How to NOT Fall Behind on Your MCAT Prep

Published on July 2, 2018 in Studying

Ever notice how easy it is to get behind on your prep? It may take only a few missteps, but there's another side to the story. Staying on track is also just a matter of a few best practices and can be just as easy!

Plan from Start to Finish

An effective MCAT study plan guides you in what to study and when to study to make sure you cover the necessary content and skills in time for test day. If your study plan is simply a time-schedule and doesn't include what you'll be studying on each day, you may be behind schedule and not even know it! This is even more true if you don't have a plan at all.

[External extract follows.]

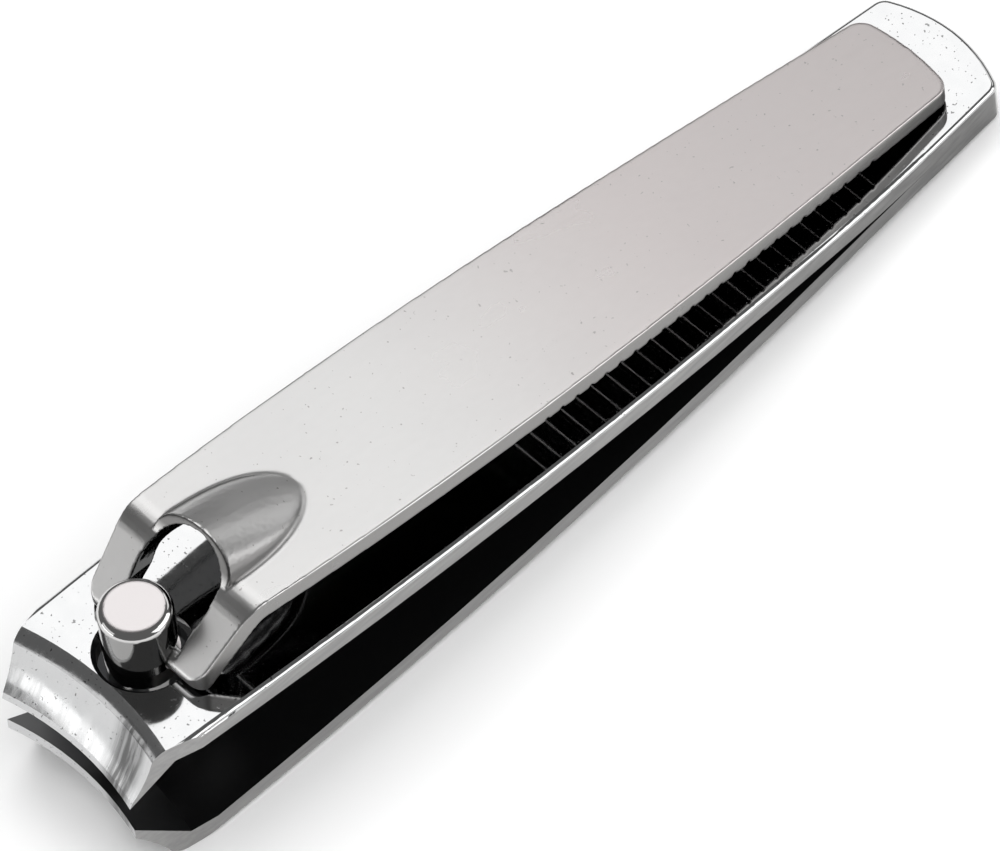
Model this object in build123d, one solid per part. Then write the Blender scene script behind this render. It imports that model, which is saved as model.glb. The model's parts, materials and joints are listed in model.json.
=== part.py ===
from build123d import *
import os
from math import asin, atan2, cos, degrees, radians, sin, tan

# A lever nail clipper in its stored position. Millimetres and degrees.
# The parts are drawn in a working frame: X across, Y from the jaws (-) to the tail (+),
# Z up, with the plane where the two arms touch at z = 0 and the pin at y = 0.
# At the end everything is tipped onto its feet and centred over the origin.

# Spring arms
SHEET = 1.2            # thickness of each arm
TAIL_Y = 56.5          # rear end of the arms
TAIL_DROP = 1.1        # how far the tail edge drops back at its corners
TAIL_CORNER_R = 0.9
PART_Y = 50.0          # in front of this line the arms spread
BEND_RUN = 7.0         # length of the gentle bend that spreads them
UPPER_SPREAD = 4.05    # slope of the upper arm's straight run
LOWER_SPREAD = 3.35
TAIL_HALF_W = 4.35     # half widths of the plan outline
WAIST_HALF_W = 6.14
FRONT_HALF_W = 5.85
EDGE_HALF_W = 4.84
WAIST_Y = 22.0
FRONT_Y = -1.2         # where the sides start to narrow towards the jaw
JAW_Y = -5.5           # corners of the cutting edge
EDGE_ROUND = 0.3       # rounding along the outer long edges
RIM_MIN_LENGTH = 0.5   # shorter edges, and those this near the middle, are not rim
RIM_TOLERANCE = 0.05
FOOT_Y = -3.56         # the bent front of the lower arm that it lies on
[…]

Your goal in setting up your study plan is to set a prep pace that is both:

  • sustainable
  • suitable to meet your test day

By planning from start to finish, you'll be able to detect early in your prep whether you can meet these criteria and make appropriate adjustments, perhaps even before you've scheduled your test date.

Make a Little Progress

This tactic is two key principles wrapped up in one!

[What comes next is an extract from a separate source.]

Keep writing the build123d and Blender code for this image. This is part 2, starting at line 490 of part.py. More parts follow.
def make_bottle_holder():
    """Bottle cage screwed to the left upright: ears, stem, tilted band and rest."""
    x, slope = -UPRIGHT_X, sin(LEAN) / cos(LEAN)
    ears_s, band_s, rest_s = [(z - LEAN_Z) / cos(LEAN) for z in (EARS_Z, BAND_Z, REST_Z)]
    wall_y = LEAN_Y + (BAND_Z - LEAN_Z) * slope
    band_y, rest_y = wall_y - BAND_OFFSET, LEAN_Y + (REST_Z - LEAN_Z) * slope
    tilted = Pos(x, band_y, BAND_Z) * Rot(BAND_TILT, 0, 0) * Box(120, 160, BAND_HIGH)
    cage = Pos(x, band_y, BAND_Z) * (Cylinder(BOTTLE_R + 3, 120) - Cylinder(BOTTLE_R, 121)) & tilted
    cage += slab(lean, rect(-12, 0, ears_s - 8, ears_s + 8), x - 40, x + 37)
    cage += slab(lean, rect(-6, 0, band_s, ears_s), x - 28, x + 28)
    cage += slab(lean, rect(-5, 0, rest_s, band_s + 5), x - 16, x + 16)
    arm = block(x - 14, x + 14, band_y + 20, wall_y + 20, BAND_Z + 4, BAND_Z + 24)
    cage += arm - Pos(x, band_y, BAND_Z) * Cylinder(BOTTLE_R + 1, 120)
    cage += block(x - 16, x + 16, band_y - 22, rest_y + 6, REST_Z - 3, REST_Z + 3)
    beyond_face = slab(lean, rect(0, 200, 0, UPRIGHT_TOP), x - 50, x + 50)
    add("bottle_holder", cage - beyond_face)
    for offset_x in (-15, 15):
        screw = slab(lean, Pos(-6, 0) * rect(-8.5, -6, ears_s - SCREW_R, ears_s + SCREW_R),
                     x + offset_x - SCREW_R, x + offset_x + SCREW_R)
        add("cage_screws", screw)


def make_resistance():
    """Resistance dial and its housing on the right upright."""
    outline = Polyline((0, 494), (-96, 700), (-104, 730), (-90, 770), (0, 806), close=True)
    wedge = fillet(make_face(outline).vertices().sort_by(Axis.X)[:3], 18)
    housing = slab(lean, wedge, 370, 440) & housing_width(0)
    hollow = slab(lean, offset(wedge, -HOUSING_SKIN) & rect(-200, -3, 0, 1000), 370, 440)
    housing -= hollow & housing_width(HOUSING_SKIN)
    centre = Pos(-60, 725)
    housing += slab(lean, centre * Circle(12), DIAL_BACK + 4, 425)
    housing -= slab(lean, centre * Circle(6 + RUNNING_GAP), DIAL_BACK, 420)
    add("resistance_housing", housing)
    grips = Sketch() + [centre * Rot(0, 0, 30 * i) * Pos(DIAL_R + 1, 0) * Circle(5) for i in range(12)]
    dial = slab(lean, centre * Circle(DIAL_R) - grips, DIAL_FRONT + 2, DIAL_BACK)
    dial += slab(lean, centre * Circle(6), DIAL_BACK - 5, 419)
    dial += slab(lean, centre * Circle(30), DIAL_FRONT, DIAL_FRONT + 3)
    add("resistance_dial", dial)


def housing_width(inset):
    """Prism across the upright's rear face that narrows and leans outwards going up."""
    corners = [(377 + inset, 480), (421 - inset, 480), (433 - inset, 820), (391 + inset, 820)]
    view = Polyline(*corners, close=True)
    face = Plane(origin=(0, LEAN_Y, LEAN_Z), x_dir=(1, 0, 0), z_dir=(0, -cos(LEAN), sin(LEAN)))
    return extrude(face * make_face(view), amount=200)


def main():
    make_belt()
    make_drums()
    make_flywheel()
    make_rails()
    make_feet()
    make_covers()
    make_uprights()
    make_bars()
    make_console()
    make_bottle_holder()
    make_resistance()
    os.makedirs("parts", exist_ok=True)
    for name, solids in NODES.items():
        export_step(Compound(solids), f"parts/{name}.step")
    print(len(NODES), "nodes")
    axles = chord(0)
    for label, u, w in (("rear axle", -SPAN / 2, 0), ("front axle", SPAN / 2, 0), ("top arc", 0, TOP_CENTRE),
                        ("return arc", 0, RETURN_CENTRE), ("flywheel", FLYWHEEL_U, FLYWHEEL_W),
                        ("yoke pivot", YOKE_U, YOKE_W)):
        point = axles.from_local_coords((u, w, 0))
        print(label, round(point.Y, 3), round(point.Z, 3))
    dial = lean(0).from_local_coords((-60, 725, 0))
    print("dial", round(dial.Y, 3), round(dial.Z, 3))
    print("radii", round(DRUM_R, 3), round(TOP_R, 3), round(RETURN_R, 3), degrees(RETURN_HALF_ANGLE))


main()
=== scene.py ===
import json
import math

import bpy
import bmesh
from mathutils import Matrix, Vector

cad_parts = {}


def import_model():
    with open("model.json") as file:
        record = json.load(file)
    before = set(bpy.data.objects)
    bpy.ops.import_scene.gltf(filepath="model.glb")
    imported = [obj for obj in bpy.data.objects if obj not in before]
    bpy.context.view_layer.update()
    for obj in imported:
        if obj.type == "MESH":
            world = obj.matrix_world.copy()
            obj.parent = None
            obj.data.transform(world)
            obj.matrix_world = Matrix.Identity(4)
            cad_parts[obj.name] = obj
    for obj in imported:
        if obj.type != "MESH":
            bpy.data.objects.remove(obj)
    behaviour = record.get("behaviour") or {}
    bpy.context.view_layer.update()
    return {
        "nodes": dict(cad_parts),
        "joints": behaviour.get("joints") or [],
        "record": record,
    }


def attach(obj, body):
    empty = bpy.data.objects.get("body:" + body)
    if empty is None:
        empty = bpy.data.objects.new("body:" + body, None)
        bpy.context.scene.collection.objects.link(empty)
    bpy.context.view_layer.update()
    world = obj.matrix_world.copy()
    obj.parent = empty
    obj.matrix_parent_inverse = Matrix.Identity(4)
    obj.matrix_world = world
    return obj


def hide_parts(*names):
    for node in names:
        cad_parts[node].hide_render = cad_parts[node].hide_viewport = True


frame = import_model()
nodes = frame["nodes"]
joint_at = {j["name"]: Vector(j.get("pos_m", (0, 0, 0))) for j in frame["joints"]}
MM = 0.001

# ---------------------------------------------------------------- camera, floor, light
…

First, do a little instead of nothing. Balancing your MCAT prep with everything else in your life will require a lot of little choices. It may seem at times your too busy, too tired, not prepared, or not motivated to do your prep. But substitute blowing it off completely for doing just a little.

  • Can't watch that whole lecture? Review the last lecture's notes then watch the first 10 minutes.
  • Can't get through all your flashcards? Pick 2 or 3 at random and do a deep dive on each topic
  • Can't review your entire practice test? Study 2 topics from incorrect answers
  • Can't go on? Do just 10 more minutes!

Build the habit of doing something, and you may find, on most occasions, you'll pull off what you thought was impossible!

The second principle is to make up a little at a time to catch up. The same way you fall behind schedule is the same way to pick it backup: a little at a time! Don't allow the concern of needing to get back on track as fast as possible block you from making progress or, worse, begin a snowball effect that pushes you farther and farther behind.

For example, let's say you study Bio Monday-Tuesday-Wednesday and Psych Thurday-Friday. If you miss your Tuesday Bio session, don't push everything back, but move Tuesday's lesson to Wednesday and split Wednesday's lesson over Thrusday and Friday. That way, by Saturday you're back on schedule with just a little effort and not stressing about being behind schedule.

Focus to Get More Done

This last point cannot be understated. Imagine how much more you could get done by improving your efficiency by 5% or 10%. It's possible, and the most direct way to achieve these small but remarkable gains is to focus. You can think about focus as a cognitive skill to practice, for example, by nudging yourself to let go of distracting or off-topic thoughts as you study. But you can also make easy focus gains by making environmental choices:

  • put away your phone
  • sign out of social media
  • put away your phone
  • turn off notifications
  • politely remind those around you not to interrupt you for a period of time
  • put away your phone
  • write down the one thing you are working on and work on it until it's finished

Practicing focus may bring attention to an addiction to distraction, and as such it will take time and perseverance to break those little habits, but stick with it for a big advantage in your MCAT prep.